Do protocol buffers count as a 'new auto magic framework'? https://developers.go...

ninkendo · on Aug 10, 2018

The problem is, protobuf isn't just a serialization protocol, it's also a bunch of generated model code you have to start using in your application. You don't just serialize your domain model to protobuf, you tell protoc to build you some classes that become your model.

Which means if you aren't careful, you can't easily move to anything else for serialization, ever again. Your code now uses protobuf-specific objects everywhere, because that's what protobuf encourages. I'm currently in a codebase where countless method signatures (which should be serialization-agnostic) take or return `Message`-derived objects because, that's what we get when we read in a request or emit a response, and using those types everywhere was just so tempting.

And now, we have new requirements that introduce some dynamism to our data model, in a way protobuf doesn't provide, so we're trying to move away from protobuf, and it's turning out to require a rewrite of practically everything because these protobuf classes are our data model, so everything depends on them.

What I've come to prefer is for serialization to be implemented a the boundaries of your service, with your models at least somewhat isolated from any given serialization technique. Protobuf is a foot-gun here because it blends these roles in a way that's hard to get away from.

deathanatos · on Aug 11, 2018

> What I've come to prefer is for serialization to be implemented a the boundaries of your service, with your models at least somewhat isolated from any given serialization technique.

I think this is the right way to do it. Just like how UTF-8 to a string type is kept at the borders. Inevitably, someone comes along with a requirement that implies the first iteration of the data modeling was not only wrong, but backwards-incompatibly wrong.

It's hard to convince coworkers that it isn't code duplication though.

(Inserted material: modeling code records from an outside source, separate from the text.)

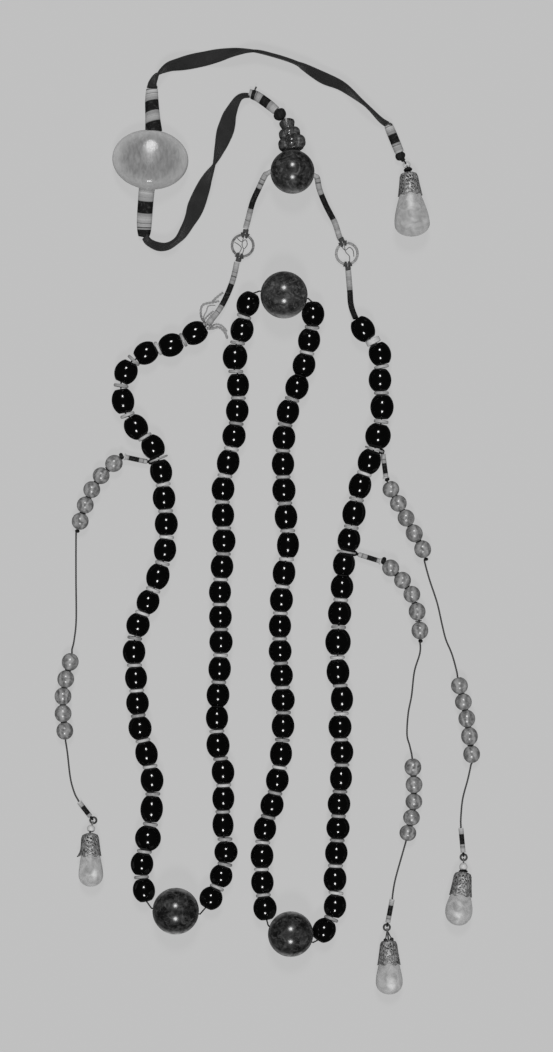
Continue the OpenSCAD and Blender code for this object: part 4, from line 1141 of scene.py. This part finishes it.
def cap(name, drop, metal_seed, bent=0):
    down = np.linspace(0, 1, CAP_STEPS)[:, None]
    angle = circle(CAP_SIDES)
    cap_l, shoulder, mouth = drop.cap_l, drop.shoulder, drop.mouth
    length = cap_l + 0.25 + 0.45 * np.cos(angle * PETALS)
    place = down * length
    knots = [0, 0.35, 1.1, 2.6, 0.55 * cap_l, cap_l, cap_l + 2]
    radii = [0.5, shoulder * 0.5, shoulder * 0.86, shoulder, shoulder + 0.35 * (mouth - shoulder), mouth,
             mouth + 0.5]
    r = np.interp(place, knots, radii) + 0.12 * np.cos(angle * PETALS) * np.clip(place / cap_l, 0, 1)
    spread = np.abs((angle + math.pi) % math.tau - math.pi)
    r = r + bent * np.exp(-(spread / 0.3) ** 2) * np.clip(place / cap_l * 3 - 2, 0, 2) ** 2
    u = angle * PETALS
    crossed = (np.sin(u * 1.5 + 1.5 * np.sin(place * 1.3 + metal_seed))
               * np.cos(place * 1.5 + 1.3 * np.sin(u + metal_seed)))
    curled = np.sin(u * 0.5 + place * 2.1 + 2 * np.sin(u * 1.5 - place * 0.9 + 2 * metal_seed))
    scroll = np.abs(crossed * 0.85 + curled * 0.35)
    rib = np.abs(np.sin(u / 2)) < 0.2
    solid = (scroll < WINDOW) | rib | (place < 1.8) | (length - place < 0.8)
    side, top, axis = axes_of(drop.axis)
    rows = rings(drop.top, side, top, r, sides=CAP_SIDES) + place[..., None] * axis
    maker = Maker()
    # Painted shade: the last factor darkens the cap's two sides; the rest follows the scrolls and keeps the
    # ribs dark.
    rim = np.where(rib, 0.1, 1 - scroll * 1.7) * (1.1 - np.cos(angle) ** 2)
    maker.grid(rows, keep=solid[:-1], rim=np.clip(rim, 0, 1))
    eye_at, eye_end, eye_normal = eye_on(drop, drop.top)
    maker.grid(hoop(eye_at, eye_normal, DROP_EYE_R, RING_TUBE), along=True)
    maker.grid(tube(np.linspace(eye_end - 0.1 * drop.way, drop.top + 0.4 * drop.way, 6), 0.45, 10),
               caps=True)
    obj = maker.piece(name.replace("drop", "pierced_cap"), cap_metal, "cap_metal", name + "_cap")
    thick = obj.modifiers.new("thickness", "SOLIDIFY")
    thick.thickness = SHEET_T * MM
    thick.offset = -1


for number, (name, drop) in enumerate(drops.items()):
    cap(name, drop, number * 1.3, 1.0 if name == "left_drop" else 0)

# %% [markdown]
# The stone swells from the cap's mouth to a round foot. Its rim mark is painted light: a pale
# glow at the foot and at the sides in place of their shade, and a painted highlight near the top of
# each stone. The link is a wire hoop. Two drops have a small bead on the post between the link and
# the cap, and one has two bent wires there.


# %% Pear stones, links and post beads
def pear(drop):
    """Outline of the stone: flanks that swell smoothly to the widest place, and a round foot."""
    neck = drop.shoulder - 1.1
    start, mouth = drop.cap_l, drop.mouth - 0.55
    run, swell = drop.widest - start, drop.stone - mouth
    t = np.linspace(0, 1, 16)[:-1]
    flank = np.stack([start + run * t, mouth + swell * (1.25 * t + 0.5 * t ** 2 - 0.75 * t ** 3)], 1)
    around = np.radians(np.arange(0, 90, 5))
    foot = drop.length - drop.widest
    round_foot = np.stack([drop.widest + foot * np.sin(around), drop.stone * np.cos(around) ** 0.9], 1)
    rows = [(1.6, 0.3), (2.2, neck - 1.2), (4.2, neck), *flank, *round_foot, (drop.length, 0.02)]
    return [(r, z) for z, r in rows]


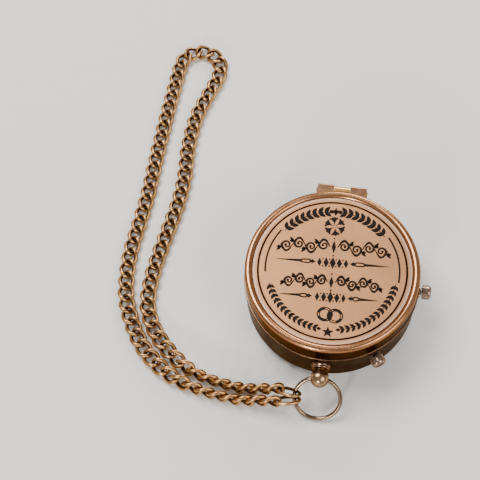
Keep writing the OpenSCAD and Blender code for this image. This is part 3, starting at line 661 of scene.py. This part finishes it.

> Protobuf is a foot-gun here because it blends these roles in a way that's hard to get away from.

I'm not sure; in many ways it is just trying to give you a way to supply it the data to serialize with those models. I'd be nice to not have the "foot gun", but I'm not sure what such a serialization framework would look like.

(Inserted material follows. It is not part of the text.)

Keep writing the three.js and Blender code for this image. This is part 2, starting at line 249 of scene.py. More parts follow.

ninkendo · on Aug 11, 2018

IMO the serializers should be their own standalone classes/modules which live separately from your application’s core types. You can invoke them when you need to do the serialization and keep parallel versions of them for legacy clients, etc.

ActiveModel::Serializers work like this in Rails, although I haven’t tried any similar approaches in statically-typed languages where protobuf is so commonly used.

aldarn · on Aug 11, 2018

For Python there's Marshmallow (https://github.com/marshmallow-code/marshmallow) and Django REST Framework if you're using Django (http://www.django-rest-framework.org/api-guide/serializers/). Both of these work as you described.

SamReidHughes · on Aug 12, 2018

Serializers are just functions. Why do they need to be classes?

TeMPOraL · on Aug 11, 2018

> What I've come to prefer is for serialization to be implemented a the boundaries of your service, with your models at least somewhat isolated from any given serialization technique. Protobuf is a foot-gun here because it blends these roles in a way that's hard to get away from.

This is exactly what I think about using ORMs, too, and keep repeating it. Using ORM-generated model classes as your models is a semi-automatic footgun with a hair trigger.

skybrian · on Aug 11, 2018

It seems like this might be fixed with a more flexible code generator? Perhaps one that merges app-specific definitions and the definitions in the .proto file.

foota · on Aug 11, 2018

Yeah, though it can be tempting to just pass some protos around, it's generally best to use some other abstraction for your code (even if it's just a wrapper around a proto!)

sprucely · on Aug 10, 2018

How about FlatBuffers, making the file format and in-memory format one and the same?

https://google.github.io/flatbuffers/

thechao · on Aug 10, 2018

So, this is literally the whole point of this article: it turns out that that is a bad idea, in the long run.

rdtsc · on Aug 11, 2018

It seems unrelated in a way. Flatbuffers and Protobufs are ways to serialize data. The fact that FlatBuffers happen to serialize such that the persistent format is the same as in the in-memory representation is an optimization. It is just as easy to shoot yourself in the foot with one as is with the other in regards to what the article talks about. That is could choose do dump your objects as vertices only instead of including edge information with protobufs, json, flatbuffers, xml, s-expressions etc.

The main point was that serialization needs to be thought about very well, because it will involved compatibility issues. It shouldn't be an automating stream of current object structures to disk.